▶ Directions for this task
Copy out exactly the lines from the start of the data to the line containing "PLATE_SCREW_DEPTH = 0.037". Include both.

▶ Data extract
---------------

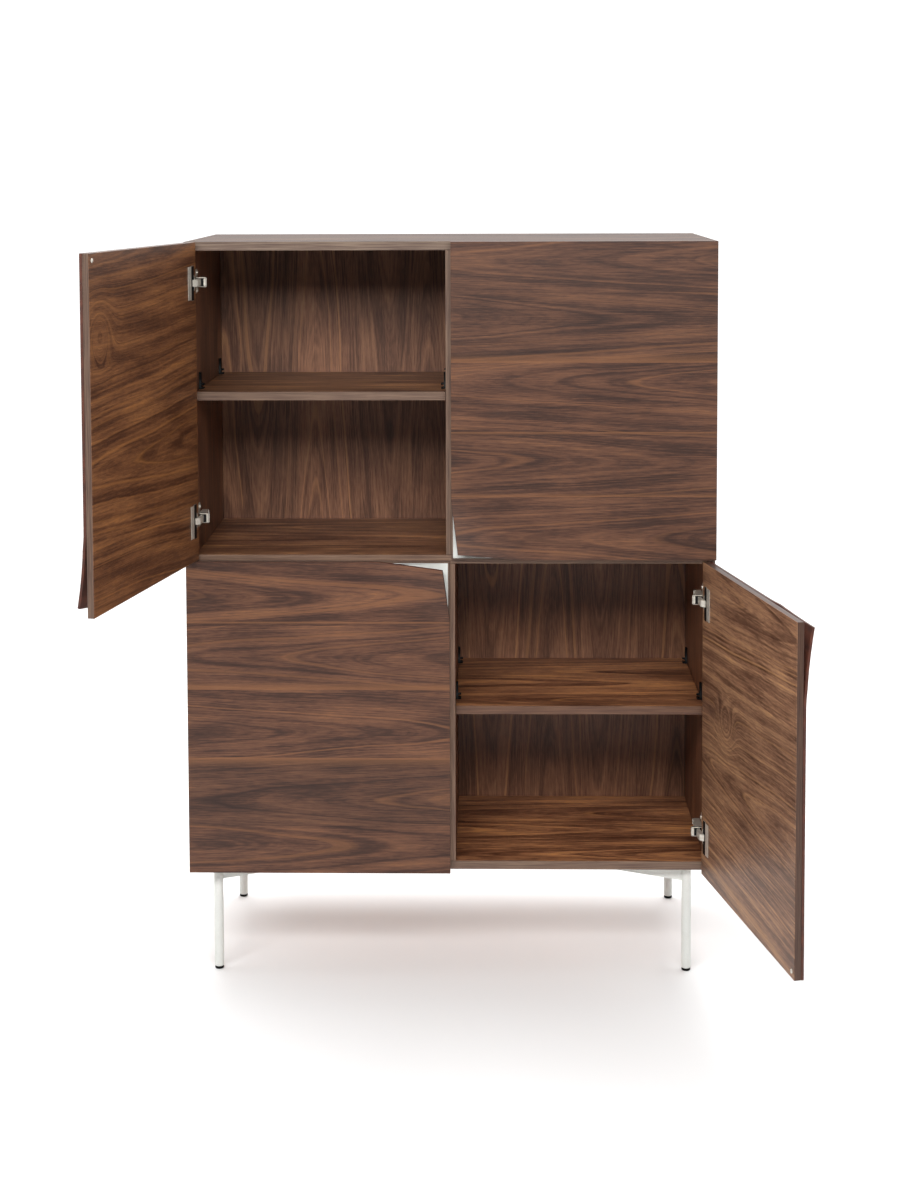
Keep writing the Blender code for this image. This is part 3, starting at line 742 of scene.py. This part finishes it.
def cup_shape():
    """A cup for a left door, its mouth at Y = 0 facing +Y and its flange plate at +X."""
    shape = bmesh.new()
    out = TO_Y @ Matrix.Rotation(math.pi, 4, "X")
    inner = CUP_RADIUS - CUP_WALL
    profile = [
        (0, -CUP_DEPTH),
        (CUP_RADIUS - 0.001, -CUP_DEPTH),
        (CUP_RADIUS, -CUP_DEPTH + 0.001),
        (CUP_RADIUS, 0.0002),
        (CUP_RADIUS + CUP_LIP, 0.0003),
        (CUP_RADIUS + CUP_LIP, 0.0007),
        (inner + 0.0006, 0.0008),
        (inner, 0.0005),
        (inner, -CUP_DEPTH + 0.003),
        (inner - 0.001, -CUP_DEPTH + 0.0015),
        (0, -CUP_DEPTH + CUP_WALL),
    ]
    lathe(shape, profile, out, 40)
    low = (FLANGE_FROM, 0.0003, -FLANGE_HALF_HEIGHT)
    block(shape, low, (FLANGE_TO, FLANGE_PROUD, FLANGE_HALF_HEIGHT), 0.0004)
    # A black block lies along the flange's hinge side, a little taller than the flange.
    black_strip_height = FLANGE_HALF_HEIGHT + 0.0015
    low = (-BLACK_STRIP_REACH, 0.0002, -black_strip_height)
    block(shape, low, (FLANGE_FROM - 0.0002, 0.0010, black_strip_height), 0.0003, 1)
    for z in (-CUP_SCREW_HEIGHT, CUP_SCREW_HEIGHT):
        screw_head(shape, (0.0125, FLANGE_PROUD, z), out, 0.0030, 0.0004, False)
    return shape


ARM_HALF_HEIGHT = 0.0072
PLATE_THICKNESS = 0.0024
PLATE_HALF_HEIGHT = 0.023
PLATE_SCREW_HEIGHT = 0.0165
PLATE_SCREW_DEPTH = 0.037


def arm_shape():
    """An arm on a left wall whose face is X = 0, with the carcass front at Y = 0."""
    shape = bmesh.new()
    half = ARM_HALF_HEIGHT
    # Mounting plate with its two wings and screws.
    low = (0.0003, 0.026, -PLATE_HALF_HEIGHT)
    block(shape, low, (PLATE_THICKNESS, 0.048, PLATE_HALF_HEIGHT), 0.0008)
    for z in (-PLATE_SCREW_HEIGHT, PLATE_SCREW_HEIGHT):
        screw_head(shape, (PLATE_THICKNESS, PLATE_SCREW_DEPTH, z), TO_X)
    # Arm: a folded channel, its nose under a black cap with the end of the hinge pin's bracket.
    profile = [(0.0035, 0.0595), (0.0035, 0.0060), (0.0222, 0.0055), (0.0222, 0.0100)]
    profile += [(0.0162, 0.040), (0.0157, 0.0595)]
    slab(shape, profile, -half, half, Z_AXIS)
    edges = [e for e in shape.edges if all(abs(abs(v.co.z) - half) < 1e-6 for v in e.verts)]
    bmesh.ops.bevel(shape, geom=edges, offset=0.0011, segments=2, affect="EDGES")
    block(shape, (0.0030, 0.0014, -0.0090), (0.0262, 0.0080, 0.0090), 0.0012, 1)
    block(shape, (0.0208, 0.0004, -0.0072), (0.0246, 0.0030, 0.0072), 0.0005)
    # Release catch behind, and the two adjusting screws.
    block(shape, (0.0040, 0.0590, -0.0060), (0.0175, 0.0640, 0.0060), 0.0010, 1)
    screw_head(shape, (0.0150, 0.047, 0.0), TO_X, 0.0036, 0.0012)
    screw_head(shape, (0.0190, 0.0215, 0.0), TO_X, 0.0036, 0.0014)
    return shape


LINK_HALF_HEIGHT = 0.0064


def link_shape():
    """The link of an opened left door, from its cup to the arm's nose. Carcass front is Y = 0."""
    shape = bmesh.new()
    half = LINK_HALF_HEIGHT
    outline = [(0.0028, -0.0310), (0.0058, -0.0345), (0.0135, -0.0285), (0.0158, -0.0200)]
    outline += [(0.0158, 0.0035), (0.0100, 0.0035), (0.0090, -0.0160), (0.0050, -0.0230)]
    slab(shape, outline, -half, half, Z_AXIS)
    edges = [e for e in shape.edges if all(abs(abs(v.co.z) - half) < 1e-6 for v in e.verts)]
    bmesh.ops.bevel(shape, geom=edges, offset=0.0008, segments=2, affect="EDGES")
    return shape


wall_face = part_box("side_right")[0].x
for door, pivot in pivots.items():
    sign = door_sign(door)
    low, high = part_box(f"door_panel_{door}")
    over = Matrix.Identity(4) if sign < 0 else TURN_OVER
    ends = {"bottom": low.z + HINGE_FROM_DOOR_END, "top": high.z - HINGE_FROM_DOOR_END}
    swing = Matrix.Translation((pivot.x, pivot.y, 0)) @ Matrix.Rotation(door_angle(door), 4, "Z")
    for end, height in ends.items():
        cup_at = (sign * (PIVOT_INSET - CUP_INSET), PIVOT_TO_INNER_FACE, height)
        cup_place = swing @ Matrix.Translation(cup_at) @ over
        cup = finished(f"cup_{door}_{end}", cup_shape(), cup_place, [nickel, black_nylon])
        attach(cup, f"door_{door}")
        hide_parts(f"hinge_cup_{door}_{end}")
        arm_place = Matrix.Translation((sign * wall_face, front, height)) @ over
        arm = finished(f"arm_{door}_{end}", arm_shape(), arm_place, [nickel, black_nylon])
        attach(arm, "carcass")
        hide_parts(f"hinge_arm_{door}_{end}")
        if door in OPEN_DOORS:
            link = finished(f"link_{door}_{end}", link_shape(), arm_place, [nickel, black_nylon])
            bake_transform(link)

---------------

▶ Exercise result
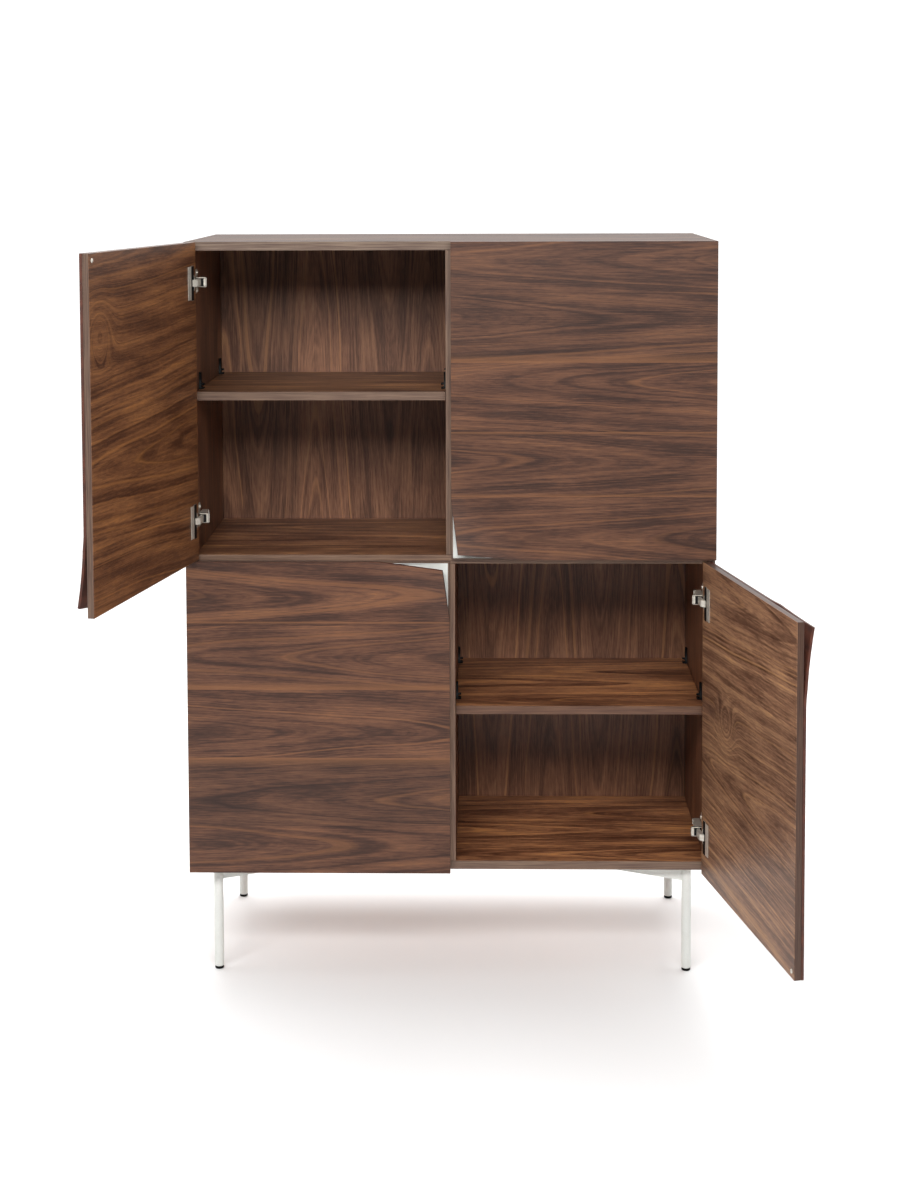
Keep writing the Blender code for this image. This is part 3, starting at line 742 of scene.py. This part finishes it.
def cup_shape():
    """A cup for a left door, its mouth at Y = 0 facing +Y and its flange plate at +X."""
    shape = bmesh.new()
    out = TO_Y @ Matrix.Rotation(math.pi, 4, "X")
    inner = CUP_RADIUS - CUP_WALL
    profile = [
        (0, -CUP_DEPTH),
        (CUP_RADIUS - 0.001, -CUP_DEPTH),
        (CUP_RADIUS, -CUP_DEPTH + 0.001),
        (CUP_RADIUS, 0.0002),
        (CUP_RADIUS + CUP_LIP, 0.0003),
        (CUP_RADIUS + CUP_LIP, 0.0007),
        (inner + 0.0006, 0.0008),
        (inner, 0.0005),
        (inner, -CUP_DEPTH + 0.003),
        (inner - 0.001, -CUP_DEPTH + 0.0015),
        (0, -CUP_DEPTH + CUP_WALL),
    ]
    lathe(shape, profile, out, 40)
    low = (FLANGE_FROM, 0.0003, -FLANGE_HALF_HEIGHT)
    block(shape, low, (FLANGE_TO, FLANGE_PROUD, FLANGE_HALF_HEIGHT), 0.0004)
    # A black block lies along the flange's hinge side, a little taller than the flange.
    black_strip_height = FLANGE_HALF_HEIGHT + 0.0015
    low = (-BLACK_STRIP_REACH, 0.0002, -black_strip_height)
    block(shape, low, (FLANGE_FROM - 0.0002, 0.0010, black_strip_height), 0.0003, 1)
    for z in (-CUP_SCREW_HEIGHT, CUP_SCREW_HEIGHT):
        screw_head(shape, (0.0125, FLANGE_PROUD, z), out, 0.0030, 0.0004, False)
    return shape


ARM_HALF_HEIGHT = 0.0072
PLATE_THICKNESS = 0.0024
PLATE_HALF_HEIGHT = 0.023
PLATE_SCREW_HEIGHT = 0.0165
PLATE_SCREW_DEPTH = 0.037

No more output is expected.